Par le Dr Bernard Maroy*
Madame la Ministre,
Je me permets de vous écrire en ce qui concerne certains dysfonctionnements de votre ministère qui datent de bien avant votre prise de fonction.
J’ai commencé mon externat en 1968 et mon exercice libéral de gastro-entérologue en 1979.
Je désirerais rapporter ce que je pense être des anomalies dans le fonctionnement du système de santé, la dernière étant les ruptures de stock de médicaments dont la fréquence est de plus en plus élevée. (...) De plus en plus fréquentes, elles témoignent d’un problème systématique, quel qu’il soit, et qu’il faudrait résoudre.
J’ai noté également de nombreux retraits de médicaments, soit sans aucune raison vraiment compréhensible. (...) L’affaire de la Diane 35 est désolante mais représentative de la prééminence de la forme sur le fond : le vrai problème est de savoir si ce médicament a un effet contraceptif aussi efficace que les autres « pilules » et si il entraîne des thromboses plus fréquentes. Ceci n’est pas évident, compte tenu de 4 accidents en plus de 20 ans et la France s’est vue, logiquement, désavouer par l’Europe. J’ai posé immédiatement la question à l’AFSSAPS mais j’attends toujours la réponse. La prescription hors AMM est indispensable si on veut pratiquer une médecine moderne, la pédiatrie ou s’intéresser aux pathologies rares. (...)
La folie judiciaire irresponsable rend tous les médecins coupables : on est passé d’un patient qui devait faire la preuve de l’insuffisance d’information à la culpabilité du médecin, en l’absence d’un quelconque dommage, s’il ne peut prouver qu’il a précisé au patient tous les risques décrits, même s’ils n’ont été décrits qu’une seule fois. Ceci est, évidemment, impossible dans la pratique et d’autre part, contribuerait à dissuader de tout examen ou traitement. Le patient refuserait un toucher rectal si on lui disait qu’on a décrit des morts subites par réflexe vagal !
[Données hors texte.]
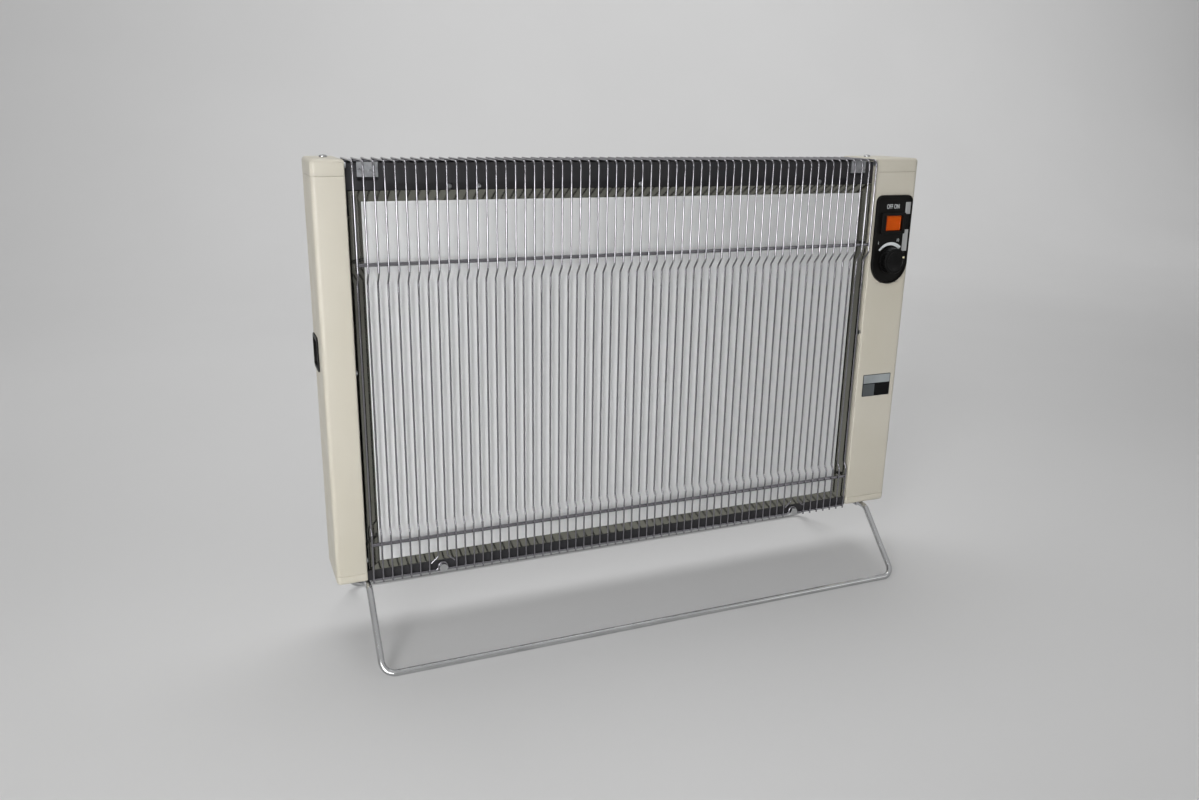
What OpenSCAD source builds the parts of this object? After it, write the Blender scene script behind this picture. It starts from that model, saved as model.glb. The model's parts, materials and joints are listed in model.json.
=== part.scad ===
// Ceramic panel heater. Two painted steel columns carry a white ceramic
// panel behind a bent wire guard, on two fixed loops of chromed rod.
// X runs to the right, Y to the back and Z up. Z = 0 is the floor, and
// X = Y = 0 is the middle of the body.

/* [Body] */
// Width of the left column
left_column_w = 32; // [30:1:40]
// Width of the right column, which holds the controls
right_column_w = 60; // [59:1:72]
// Height of the body, from the underside of the columns to their tops
body_h = 438; // [428:1:480]
// Depth of the columns
body_d = 70; // [66:1:80]
// Height of the underside of the body above the floor
floor_gap = 75; // [60:1:95]

/* [Columns] */
// Thickness of the painted sheet of the columns
sheet = 1.2; // [1:0.1:1.6]
// Radius of the outer vertical edges of a column
column_edge_r = 5; // [3:0.5:7]
// Radius of the vertical edges of a column beside the guard
column_inner_r = 1.5; // [0.8:0.1:2.5]
// Height of a top cap
top_cap_h = 16; // [13:1:20]
// Height of a bottom cap
bottom_cap_h = 10; // [8:1:13]
// Thickness of the roof or floor of a cap
cap_skin = 2; // [1.5:0.1:3]
// How far the lip of a cap reaches into its column
cap_lip_h = 5; // [3:0.5:8]
// Thickness of the lip of a cap
cap_lip_t = 1.5; // [1.2:0.1:2.2]
// Distance of the right column's back cover from the round of its outer edge
back_cover_land = 2; // [1:0.5:4]
// Width of the lips that the back cover is screwed to
back_lip_w = 8; // [7:0.5:11]
// Thickness of the steel posts inside the columns
post_t = 1.6; // [1.2:0.1:2.4]
// Distance of the left cap screw from the outer face of its column
left_cap_screw_x = 17; // [14:0.5:19]
// Distance of the right cap screw from the outer face of its column
right_cap_screw_x = 50; // [40:0.5:50]

/* [Handle cups] */
// Height of a handle cup's flange
cup_h = 36; // [30:1:46]
// Length of a handle cup's flange from front to back
cup_l = 36; // [30:1:40]
// Depth of a handle cup inside its column
cup_depth = 14; // [10:0.5:18]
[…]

Dans le même cadre, nombreux sont les patients qui déclarent qu’heureusement, ils n’ont pas lu la notice du médicament car ils ne se seraient pas soignés et n’auraient donc pas guéri. Le salmigondis entre remarques utiles, voire nécessaires, avec les signes de la maladie traitée et les effets secondaires de fréquence moindre qu’avec le placebo, noie des éléments pertinents sous un torrent de données non pertinentes. Je suis obligé de dire aux patients que ces notices sont faites pour protéger ceux qui les écrivent et non ceux qui les lisent.
La recherche prétendue d’une hypothétique perfection technique se fait au détriment des coûts et de l’humanité. (...)
La réforme des études médicales a été un désastre. L’externat pour tous s’est transformé en quelques années en externat pour personne. L’internat pour tous a détruit la médecine interne dans son application multidisciplinaire qui était la fierté de la France et les spécialistes ne connaissent plus le reste de la médecine. Ils ne connaissent pas mieux leur spécialité et il leur manque les bases qu’ils ne pourront jamais acquérir et qui permettaient d’éviter une myopie diagnostique en prenant du recul et de faire des diagnostics transdisciplinaires.
De plus, comme pour les externes, les responsabilités des internes ont beaucoup diminué et ils remplissent actuellement plutôt des rôles d’externes. Pire encore, la formation dans la spécialité ne porte souvent que sur une partie de celle-ci, rendant les médecins formés inaptes à l’exercice libéral. (...)
Ces problèmes sont tellement criants et pourtant si anciens, si graves et si incrustés dans la pensée du personnel ministériel, véritable décideur de la politique qui a montré sa réelle valeur quand il s’est retrouvé à la tête d’entreprises concurrentielles comme le Crédit Lyonnais, le Crédit Foncier ou le Comptoir des Entrepreneurs que je n’escompte aucun effet de cette lettre.
Cependant, elle me permet de soulager ma bile, ce qui est important pour un hépatologue.
Veuillez agréer Madame la Ministre, l’assurance de ma haute considération.